_JOB_: From the first line of the data below, copy each line up to the one containing "left is positive).", and include that line too.

>> begin RECORDED DATA

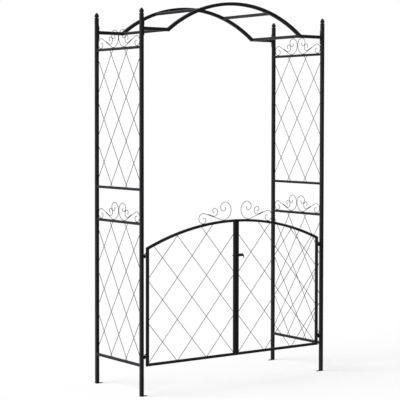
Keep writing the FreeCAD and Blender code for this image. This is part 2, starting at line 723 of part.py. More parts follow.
def bends(start, heading, moves):
    """Points in the XZ plane along straights (length, 0) and bends (radius, degrees, left is positive).

    A bend becomes chords whose ends lie on it.
    """
    points = [start]
    for size, turn in moves:
        point = points[-1]
        ahead = turned(Vector(1, 0, 0), heading)
        if turn == 0:
            points.append(point + ahead * size)
            continue
        centre = point + turned(ahead, math.copysign(90, turn)) * size
        widest = math.degrees(2 * math.acos(max(1 - sizes.bend_sag / size, 0.8)))
        chords = math.ceil(abs(turn) / widest)
        points += [centre + turned(point - centre, turn * (step + 1) / chords) for step in range(chords)]
        heading += turn
    return points


def section_at(point, along, radius, flats):
    """The section of a rod, square to the way it runs."""
    side = along.cross(Vector(0, 1, 0)).normalize()
    corners = []
    for step in range(flats + 1):
        angle = 2 * math.pi * (step + 0.5) / flats
        corners.append(point + side * (radius * math.cos(angle)) + Vector(0, 1, 0) * (radius * math.sin(angle)))
    return Part.makePolygon(corners)


def swept(points, radius, flats):
    """A rod along a path in the XZ plane, mitred at each of its points. The radius is that of its corners."""
    section = section_at(points[0], points[1] - points[0], radius, flats)
    return Part.makePolygon(points).makePipeShell([section], True, False, 1)


def straight_to_seat(centre, heading, radius, seat_radius):
    """How far a bend must be carried along a heading until it rests on its seat.

    The bend's centre is given for no straight at all. The seat is the level line z = 0 where seat_radius
    is 0, or else the circle of that radius whose top is at the origin.
    """
    ahead = turned(Vector(1, 0, 0), heading)
    if seat_radius == 0:
        return (radius - centre.z) / ahead.z
    arm = centre - Vector(0, 0, -seat_radius)
    along = arm.dot(ahead)
    reach = seat_radius + radius
    return -along + math.sqrt(along ** 2 - arm.Length ** 2 + reach ** 2)


def scroll_lines(foot, lean, slope, branch_start, widest, seat_radius=0):
    """The centre lines of half a scroll, as seen from the front, running outwards along +X from its foot.

    The large wire rests on the rail at its foot and at its end curl. The small one is welded along its
    straight.
    """
    inner = bends(foot, 180 + lean, [(share * widest, -turn) for share, turn in LARGE_CURL])
    rise = [(FOOT_BEND * widest, slope)]
    curl = [(share * widest, -turn) for share, turn in END_CURL]

    heading = lean + slope - sum(turn for share, turn in END_CURL[:BENDS_BEFORE_REST_COUNT])
    point = bends(foot, lean, rise + curl[:BENDS_BEFORE_REST_COUNT])[-1]
    resting = END_CURL[BENDS_BEFORE_REST_COUNT][0] * widest
    centre = point + turned(Vector(resting, 0, 0), heading - 90)
    length = straight_to_seat(centre, lean + slope, resting, seat_radius)
    outer = bends(foot, lean, rise + [(length, 0)] + curl)

    along = turned(Vector(1, 0, 0), lean + slope)
    beside = turned(Vector(sizes.scroll_wire + sizes.weld_gap, 0, 0), lean + slope + 90)
    start = min(branch_start, length - sizes.branch_tail)
    tail_end = bends(foot, lean, rise)[-1] + along * (start + sizes.branch_tail) + beside
    moves = [(sizes.branch_tail, 0)] + [(share * widest, -turn) for share, turn in SMALL_CURL]
    return [inner[:0:-1] + outer, bends(tail_end, lean + slope + 180, moves)]


def scroll_wires(lines):
    """Wires along the centre lines of a scroll."""
    corner = sizes.scroll_wire / 2 * outside(SCROLL_FACE_COUNT)
    return [swept(line, corner, SCROLL_FACE_COUNT) for line in lines]


def curl_for(width, slope):
    """The widest bend of a scroll on a level rail that is as wide as its bay."""
    widest = width / 4
    for attempt in range(12):
        line = scroll_lines(Vector(0, 0, 0), 0, slope, 0, widest)[0]
        across = [point.x for point in line]
        widest *= width / (max(across) - min(across) + sizes.scroll_wire)
    return widest, sizes.scroll_wire / 2 - min(across)


def make_scrolls():
    """Scrolls on the rails of the side panels and on the top rails of the gate."""
    lift = sizes.scroll_wire / 2 + sizes.weld_gap
    half_bay = places.post_face_y - sizes.side_scroll_gap - sizes.weld_gap
    widest, foot_x = curl_for(half_bay, sizes.side_scroll_slope)
    foot = Vector(foot_x + sizes.weld_gap, 0, 0)
    half = scroll_wires(scroll_lines(foot, 0, sizes.side_scroll_slope, sizes.side_branch_start, widest))
    other = [shape.mirror(Vector(0, 0, 0), Vector(1, 0, 0)) for shape in half]
    for name, rail in (("lower", "low_panel_top"), ("upper", "high_panel_top")):
        item = doc.addObject("Part::Feature", name + "_scroll")
        item.Shape = Part.makeCompound(half + other)
        item.Placement.Rotation = FreeCAD.Rotation(Vector(0, 0, 1), 90)
        put(item, "post_x", "0", f"{rail} + rail_tube / 2 + scroll_wire / 2 + weld_gap")
        keep(f"right_{name}_scroll", item)
        keep(f"left_{name}_scroll", mirrored(item, f"left_{name}_scroll", "x"))

    widest = sizes.gate_scroll_curl
    seat = places.gate_radius + sizes.gate_tube / 2 + lift
    foot_x = places.meeting_inner_x + sizes.gate_scroll_gap + widest + sizes.scroll_wire / 2
    foot = Vector(foot_x, 0, math.sqrt(seat ** 2 - foot_x ** 2) - seat)
    lean = -math.degrees(math.asin(foot_x / seat))
    slope = sizes.gate_scroll_slope
    item = doc.addObject("Part::Feature", "gate_scroll")
    item.Shape = Part.makeCompound(
        scroll_wires(scroll_lines(foot, lean, slope, sizes.gate_branch_start, widest, seat)))
    put(item, "0", "-post_y", "gate_centre_height + gate_tube / 2 + scroll_wire / 2 + weld_gap")
    keep("right_leaf_scroll", item)
    keep("left_leaf_scroll", mirrored(item, "left_leaf_scroll", "x"))


def lattice_wires(opening, column, row, parity, first_x, first_z):
    """Straight wires in two slanting families, cut to the opening that they are welded into.

    The families pass each other on either side of the opening's middle plane. Each crossing lies on a grid of
    columns and rows from first_x and first_z, where the sum of column and row has the stated parity.
    """
    box = opening.BoundBox
    wire = sizes.lattice_wire
    columns = math.ceil((box.XMax - first_x) / column) + 1
    rows = math.ceil((box.ZMax - first_z) / row) + 1
    reach = columns + rows + 2
    wires = []
    for lean in (1, -1):
        depth = lean * -(wire / 2 + sizes.weld_gap / 4)
        for step in range(-reach, reach + 1):
            if (step - parity) % 2:
                continue
            low = Vector(first_x - reach * column, depth, first_z + (step - lean * reach) * row)
            high = Vector(first_x + reach * column, depth, first_z + (step + lean * reach) * row)
            corner = wire / 2 * outside(LATTICE_FACE_COUNT)
            section = Part.Face(section_at(low, high - low, corner, LATTICE_FACE_COUNT))
            cut = section.extrude(high - low).common(opening)
            wires += [solid for solid in cut.Solids if solid.BoundBox.DiagonalLength > sizes.shortest_wire]
    return wires


def make_lattices():
    """Diamond lattices of straight wires in the side panels and in the gate leaves."""
    column = sizes.post_spacing_y / sizes.side_columns
    panels = {
        "lower": ("bottom_rail_height + low_panel_height / 2", places.low_panel_height),
        "upper": ("high_panel_bottom + high_panel_height / 2", places.high_panel_height),
    }
    for name, (middle, height) in panels.items():
        clear = height - sizes.rail_tube
        low = -clear / 2
        corner = Vector(-places.post_face_y, -sizes.rail_tube / 2, low)
        opening = Part.makeBox(2 * places.post_face_y, sizes.rail_tube, clear, corner)
        row = (clear - 2 * sizes.side_inset) / sizes.side_rows
        item = doc.addObject("Part::Feature", name + "_lattice")
        item.Shape = Part.makeCompound(lattice_wires(opening, column, row, 1, 0, low + sizes.side_inset))
        item.Placement.Rotation = FreeCAD.Rotation(Vector(0, 0, 1), 90)
        put(item, "post_x", "0", middle)
        keep(f"right_{name}_lattice", item)
        keep(f"left_{name}_lattice", mirrored(item, f"left_{name}_lattice", "x"))

    opening = leaf_opening()
    column = (places.hinge_stile_x - places.meeting_stile_x) / sizes.gate_columns
    item = doc.addObject("Part::Feature", "gate_lattice")
    item.Shape = Part.makeCompound(
        lattice_wires(opening, column, sizes.gate_row, 0, places.meeting_stile_x, 0))
    put(item, "0", "-post_y", "gate_low")
    keep("right_leaf_lattice", item)
    keep("left_leaf_lattice", mirrored(item, "left_leaf_lattice", "x"))


def leaf_opening():
    """The space inside the frame of the right leaf, with z counted from the centre of its bottom rail."""
    half = sizes.gate_tube / 2
    inner = places.meeting_inner_x
    outer = places.hinge_stile_x - half
    radius = places.gate_radius - half
    centre = places.gate_arc_centre - places.gate_low

    def arc_point(x):
        return Vector(x, -half, centre + math.sqrt(radius ** 2 - x ** 2))

    corners = [Vector(inner, -half, half), Vector(outer, -half, half)]
    edges = [
        Part.LineSegment(corners[0], corners[1]).toShape(),
        Part.LineSegment(corners[1], arc_point(outer)).toShape(),
        Part.Arc(arc_point(outer), arc_point((inner + outer) / 2), arc_point(inner)).toShape(),
        Part.LineSegment(arc_point(inner), corners[0]).toShape(),
    ]
    return Part.Face(Part.Wire(edges)).extrude(Vector(0, sizes.gate_tube, 0))


def check_and_write():
    """Stop at anything that failed, then write each sub-part to its own file."""
    doc.recompute()
    for item in doc.Objects:
        if "Invalid" in item.State or "Error" in item.State:
            raise RuntimeError(f"{item.Name} did not recompute: {item.State}")
    os.makedirs("parts", exist_ok=True)
    for label, item in nodes.items():
        shape = item.Shape
        if shape.isNull() or not shape.isValid() or not shape.Solids:
            raise RuntimeError(f"{label} has no valid solid")
    for label, item in sorted(nodes.items()):
        item.Shape.exportStep(f"parts/{label}.step")
    print(f"{len(nodes)} sub-parts, {sum(len(item.Shape.Solids) for item in nodes.values())} solids")


make_posts()
make_foot_plates()
make_finials()
make_side_rails()
make_arches()
make_arch_fixings()
make_leaves()
make_hinges()
make_latch()
make_scrolls()
make_lattices()
check_and_write()
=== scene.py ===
# Dresses a garden arch with a two-leaf gate: powder-coated tubes, welded wires, finials, hinges and latch.
# Lengths are in metres. +X is to the right, +Y to the rear and +Z up, with the gate between the front posts.
import json
import math

import bmesh
import bpy
import numpy as np
from bpy.props import FloatProperty, FloatVectorProperty, IntProperty, PointerProperty
from mathutils import Matrix, Vector


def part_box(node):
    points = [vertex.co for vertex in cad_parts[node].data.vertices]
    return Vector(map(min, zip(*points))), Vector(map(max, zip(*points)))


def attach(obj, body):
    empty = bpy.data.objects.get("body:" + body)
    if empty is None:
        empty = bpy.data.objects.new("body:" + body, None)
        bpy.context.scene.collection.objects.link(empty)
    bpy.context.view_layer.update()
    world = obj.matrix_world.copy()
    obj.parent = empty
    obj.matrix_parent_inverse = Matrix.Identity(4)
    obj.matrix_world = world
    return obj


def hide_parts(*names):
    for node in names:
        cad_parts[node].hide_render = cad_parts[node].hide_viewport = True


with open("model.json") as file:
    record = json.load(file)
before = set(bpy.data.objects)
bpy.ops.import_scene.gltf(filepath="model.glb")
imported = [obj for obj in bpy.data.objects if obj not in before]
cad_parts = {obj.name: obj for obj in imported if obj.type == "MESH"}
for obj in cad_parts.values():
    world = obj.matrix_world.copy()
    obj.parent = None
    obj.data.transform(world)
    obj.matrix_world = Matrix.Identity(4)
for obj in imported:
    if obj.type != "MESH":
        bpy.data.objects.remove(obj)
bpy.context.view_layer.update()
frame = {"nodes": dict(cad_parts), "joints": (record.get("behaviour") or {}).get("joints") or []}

bl_info = {
    "name": "Garden Arch with Gate",
    "version": (1, 0, 0),
    "blender": (4, 5, 0),
    "location": "3D Viewport > Sidebar > Garden Arch",
    "description": "Dresses the tubes, wires, finials, hinges and latch of a garden arch with a gate",
    "category": "Object",
}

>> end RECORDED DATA

_RESULT OF THE TASK_:
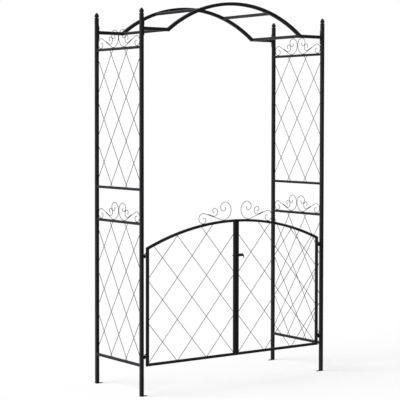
Keep writing the FreeCAD and Blender code for this image. This is part 2, starting at line 723 of part.py. More parts follow.
def bends(start, heading, moves):
    """Points in the XZ plane along straights (length, 0) and bends (radius, degrees, left is positive).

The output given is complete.